Certainly it is not the birth of a Royalist state. As we have seen, that is impossible. A purely Royalist state cannot support and maintain itself and it is extremely unlikely that one can even be established.

The most likely possibilities are that we are witnessing either the birth of a parliamentary principality or the rebirth of the kind of support structure and consensus-building devices found in other areas.

At this time, the pull for some sort of representative body with at least a check on the legislative powers of ruling nobles is getting stronger and stronger. Despite Royalist mutterings, the recently concluded forum is held to have been a great success and plans are under way for more of them. Disaffection with the ruling nobles has definitely increased in the last few months and some people are actively claiming that the present system is flawed beyond hope.

The other possibility appears somewhat more remote, but is more attractive, at least to me personally.

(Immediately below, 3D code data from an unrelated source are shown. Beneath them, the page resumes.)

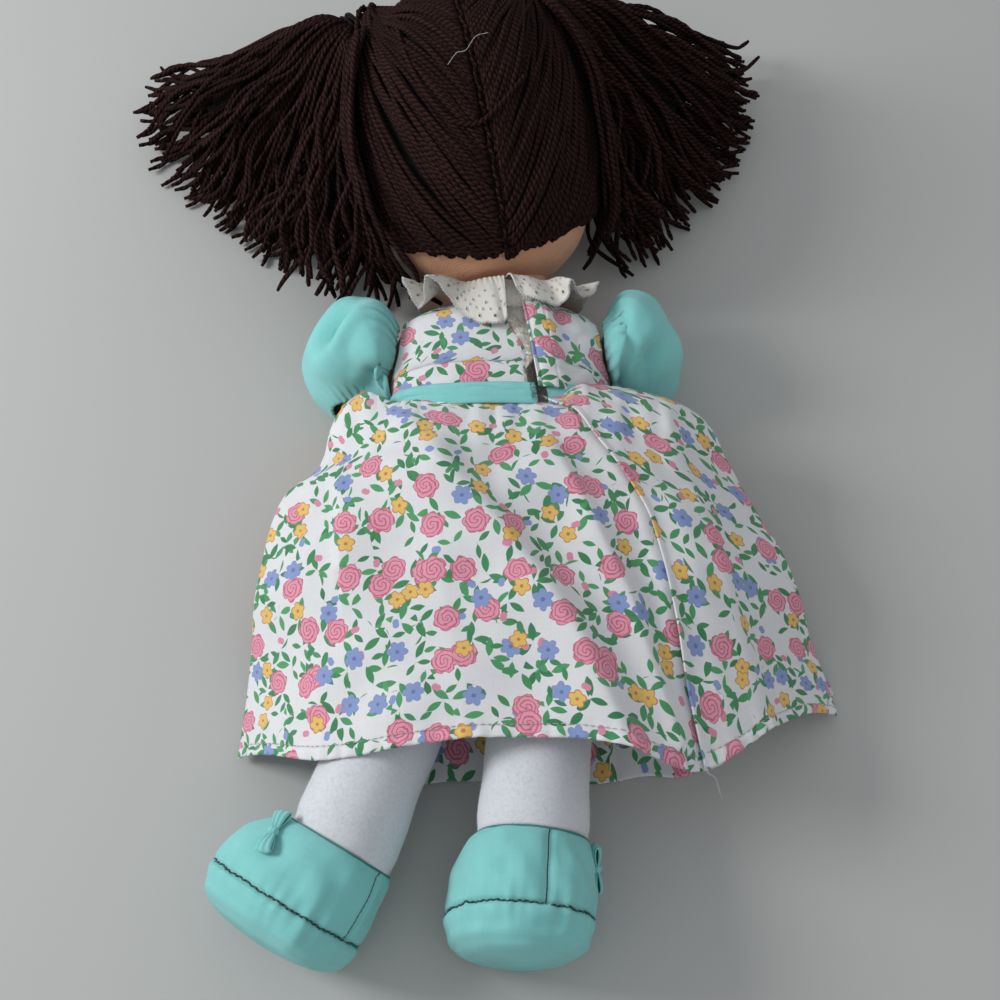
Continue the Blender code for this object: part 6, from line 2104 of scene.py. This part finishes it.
# %% The skirt's front
def skirt_front_grid(columns=140):
    """The front lies on the table, rises between body and arm, then runs out under the back's edge."""
    left, right, edge, _ = read_table(SKIRT_SHARES, skirt_down)
    left, right = left * SKIRT_LENGTH, right * SKIRT_LENGTH
    share = np.linspace(0.0, 1.0, columns)[None]
    x = left + (right - left) * share
    reach = np.where(x < 0.0, -left, right)
    start = np.minimum(0.0435, reach - 0.0075)
    top = SKIRT_EDGE_LIFT * edge - 1.5 * CLOTH - SEAT
    z = 0.0006 + (top - 0.0006) * ease(start, start + 0.0075, np.abs(x))
    waves = 0.0012 * (1.0 + np.sin(x / 0.0065 + 1.7 * np.sin(x / 0.021))) * ease(0.5, 1.0, skirt_down)
    lower = 0.0022 - 0.0110 * ease(0.030, 0.060, np.abs(x - 0.002))
    y = skirt_y(skirt_down, x, left, right) - lower * ease(0.75, 1.0, skirt_down)
    return np.stack(np.broadcast_arrays(x, y, z + waves * (np.abs(x) < start)), axis=-1)


front_panel = skirt_front_grid()
cloth("skirt_front_panel", front_panel, HIP_BEND, calico, ["skirt_front"], BELOW,
      shift=(0.2, 1.1))
print("skirt panels:", left_panel.shape[:2], right_panel.shape[:2], front_panel.shape[:2])


# %% Hem stitches and loose threads
def running_stitches(grid, row_from_end, spacing, first, last, lift=0.00035, gap=0.35):
    """Short threads along one row of a cloth: each covers part of its pitch and dips at both ends."""
    line, normal = grid[-row_from_end], grid_normals(grid)[-row_from_end]
    reach = run_along(line)
    count = int(reach[-1] / spacing)
    share = np.linspace(0.0, 1.0, 5)[None]
    place = (np.arange(count)[:, None] + first + (last - first) * share) * spacing
    at, out = read_line(line, reach, place), read_line(normal, reach, place)
    return at + out * (CLOTH + lift * np.sin(np.pi * share) - 0.0001)[..., None], out


for name, grid in (("hem_stitches_left", left_panel), ("hem_stitches_right", right_panel)):
    paths, hint = running_stitches(hem(grid, flat_uv(grid)), 7, 0.0026, 0.1, 0.75)
    sew(name, paths, 0.00016, hint, HIP_BEND, white_thread, "calico_print", sides=5, lobes=0.0, turn=0.0012)


# the loose thread's places in mm from the skirt's corner
THREAD_STEPS = [(0, 1, 1.2), (1.5, -2.0, 1.6), (4.0, -3.0, -1.0), (6.0, -6.5, -6.0), (7.5, -8.0, -11.0)]
hem_corner = right_panel[-1, np.argmin(np.abs(right_panel[-1, :, 0] - 0.072))] * 1000.0
path = curve_through(hem_corner + THREAD_STEPS, 60)
hint = np.broadcast_to([0.0, 0.0, 1.0], path.shape)
sew("loose_thread", path, 0.00022, hint, HIP_BEND, white_thread, "calico_print", sides=6, lobes=0.05,
    turn=0.0012)
print("hem stitches:", len(paths))

# %% [markdown]
# ## Legs
# The legs are white fleece, pinched flat at a tab under the hip seam and cut aslant at the ankle, where
# they are sewn to the shoes. Fleece has no clean outline, so short fibres stand on the skin.


# %% Hip seam and where the legs hang
SEAM_WIDTH, SEAM_THICKNESS, LEG_SPACING, LEG_RADIUS, LEG_TAB = 0.0056, 0.0020, 0.0390, 0.0200, 0.0085
HIP_Y = BODY_BOTTOM_Y - SEAM_WIDTH - 3.0 * SEAT - LEG_TAB
LEGS = {
    "left": dict(side=-1.0, length=0.1090, splay=-20.1, ankle_z=0.0245, roll=65.0, pitch=11.0,
                 bow=(-82.0, 70.0)),
    "right": dict(side=1.0, length=0.1010, splay=-4.6, ankle_z=0.0315, roll=17.0, pitch=0.0,
                  bow=(104.0, 60.0)),
}


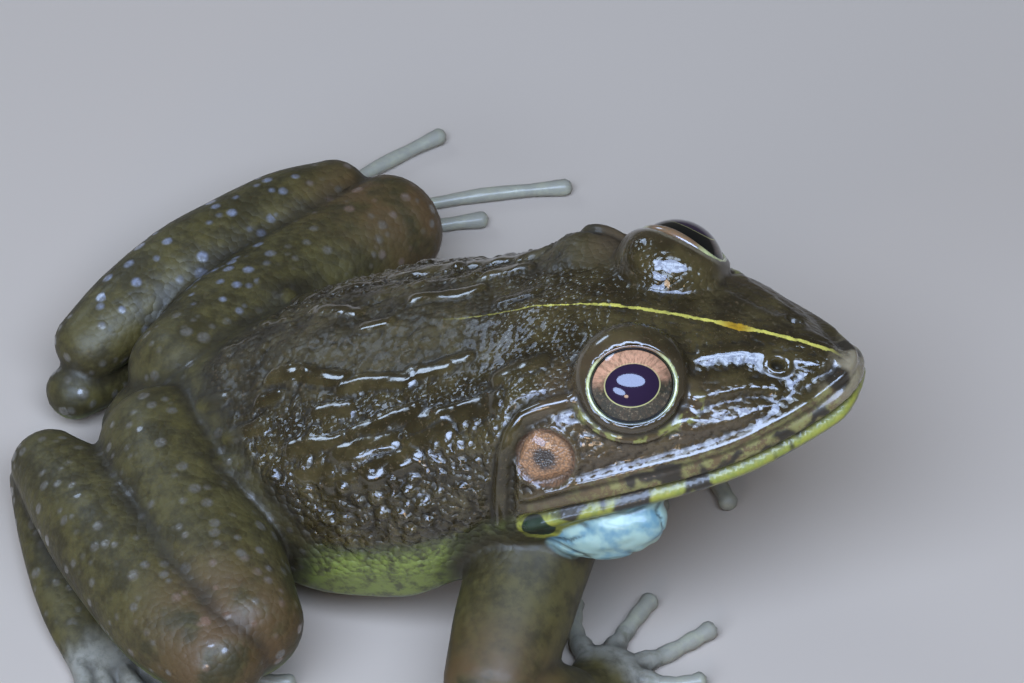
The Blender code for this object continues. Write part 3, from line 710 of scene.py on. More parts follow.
FOLD_HEIGHT, FOLD_REACH, FOLD_ENDS = 1.05, 1.6, (1.02, 0.9)
GROOVE_DEPTH, GROOVE_AWAY, GROOVE_REACH = 1.1, 2.1, 1.2  # the hollow before the ear's fold
CHEEK_SWELL, CHEEK_HEIGHT, CHEEK_REACH = (-10.5, 22.5, 54.3), 0.45, 4
JAW_MUSCLE, MUSCLE_REACH = (-17, 18, 56), 9
MUSCLE_LEFT, MUSCLE_RIGHT = 2.6, 1.2
DRUM_RIM, DRUM_SINK, DRUM_DOME, DRUM_DIMPLE = 0.45, 0.55, 0.35, 0.3
NOSTRIL_RIM, NOSTRIL_DEPTH, NOSTRIL_REACH = 0.6, 2.5, 1.2
LID_GROOVE, LID_GROOVE_AWAY, LID_ROLL, LID_ROLL_AWAY = 0.6, 2.6, 0.4, 3.9
rise = -0.6 * ease(33, 37.5, x)
for height, begins, full, stays, ended in LIP_ROLLS:
    rise += mouth * height * ease(begins, full, lip) * ease(ended, stays, lip)
for height, level, reach in LIP_FOLDS:
    rise += mouth * height * hump(lip - level, reach)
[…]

As a general rule, the other SCA groups that have avoided the kinds of problems we are now having in the principality have done so by building formal and informal structures to support the Crown. They have established traditions which force a King or Prince to consult before he acts and which provide social and peer pressure to see that he considers the various interests in his area when he does act. These traditions and other formal and informal support structures make it easier for a man to be a good King and harder for him to be a bad one. In fact, where they are well developed, it is possible to have a King who knows nothing and cares less about the SCA still do an adequate job. For a variety of reasons these structures were never particularly strong in Atenveldt and they broke down completely six or seven years ago. Given commitment and work, they could be rebuilt. As they begin to function and the ruling nobles start making better decisions, the pressure for a parliament would wither away and the ruling nobles of Atenveldt could return to their place in the original scheme of things.